The next stage is to gather all the terms involving 𝑥 on one side of the equation and all the numerical values on the other side. We can do this in two steps or in one step by subtracting 11𝑥 and 10 from both sides of the equation giving us nine 𝑥 is equal to 23. Dividing both sides by nine, we have 𝑥 is equal to 23 over nine. We can leave this answer as a fraction or work it out as a decimal. If we didn’t have a calculator, we could establish that 23 over nine is equal to two and five-ninths. Five-ninths is the recurring decimal of 0.5 recurring. And so if we wanted a decimal to two decimal places, we can say that 𝑥 is approximately 2.56.

And so we found an answer for the value of 𝑥. Let’s see if we can work out the second part of this question to find the value of 𝑦. So the unknown value of 𝑦 occurs in the line segment of 𝐸𝐹. And so it might be sensible to use the line segments 𝐸𝐹, 𝐷𝐸, 𝐺𝐻, and 𝐻𝐼 in a proportion statement. We could write that 𝐷𝐸 over 𝐸𝐹 is equal to 𝐺𝐻 over 𝐻𝐼. When it comes to filling in the length of the line segment 𝐷𝐸, we’ll need to substitute in the value that we found for 𝑥. We can use the fractional value of 23 over nine or two and five-ninths rather than the decimal value. But if we are using the decimal value, make sure that we use the long recurring decimal.

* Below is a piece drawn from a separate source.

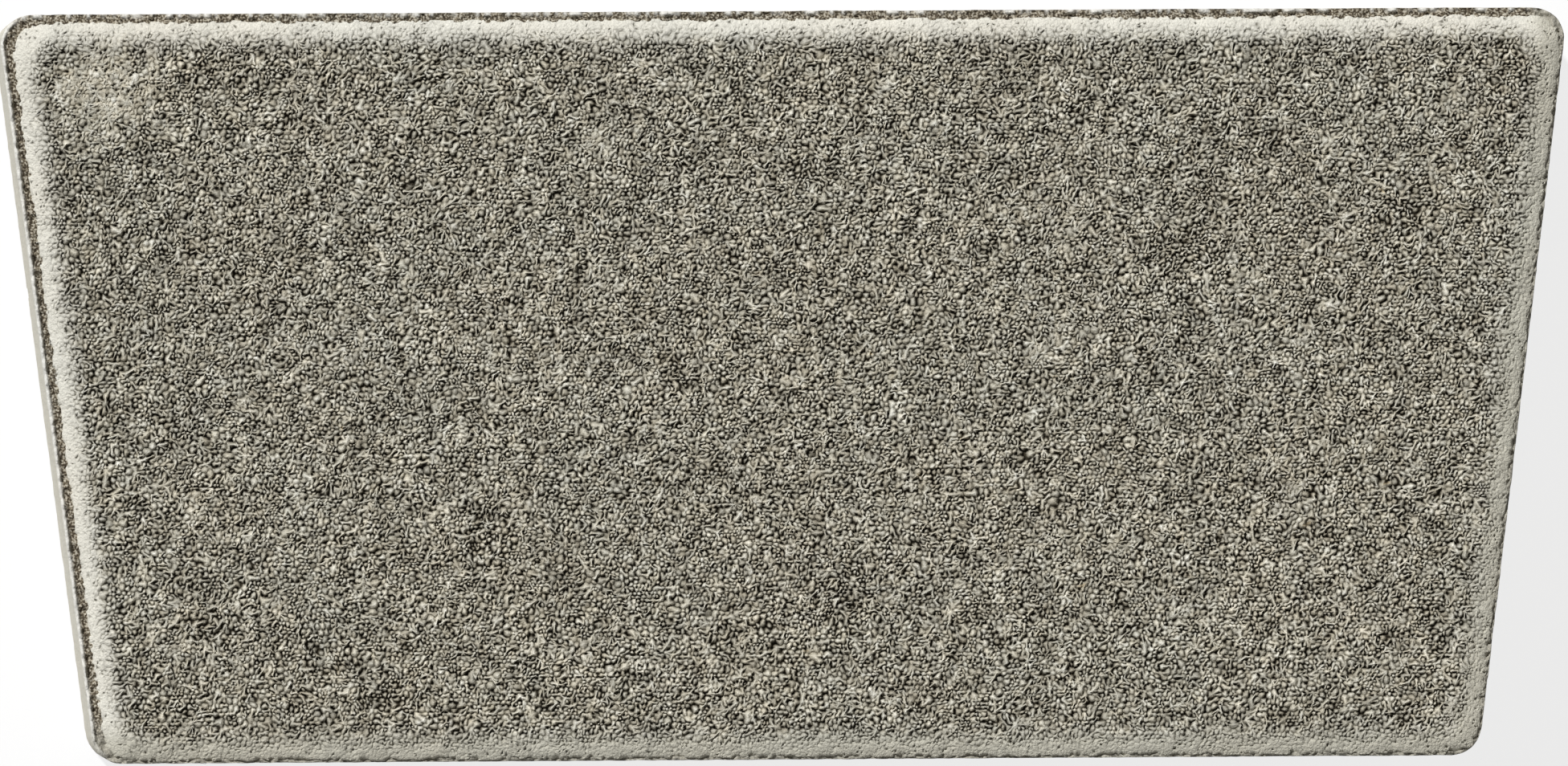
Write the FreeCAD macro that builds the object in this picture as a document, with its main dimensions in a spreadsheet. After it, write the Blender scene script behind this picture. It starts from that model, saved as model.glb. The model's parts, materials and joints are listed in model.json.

When we have substituted this value in, we get that the length of the line segment 𝐷𝐸 is 20 over three centimeters. So once we have filled the length information into the given equation, we have 20 over three over 𝑦 is equal to 11 over 10. Cross multiplying, we have that 10 times 20 over three is equal to 11𝑦. We can then simplify the left-hand side. 10 times 20 over three is 200 over three.

Finally, we divide both sides of this equation by 11. We can give the value of 𝑦, either as a fraction or a decimal. As a fraction, it’s six and two over 33. As a decimal, we get the answer that 𝑦 is equal to 6.06 recurring. Rounding to two decimal places, we can say that 𝑦 is approximately 6.06. We have now completed the question. We found both values 𝑥 and 𝑦. As decimal approximations to two decimal places, we have 𝑥 equals 2.56 and 𝑦 equals 6.06.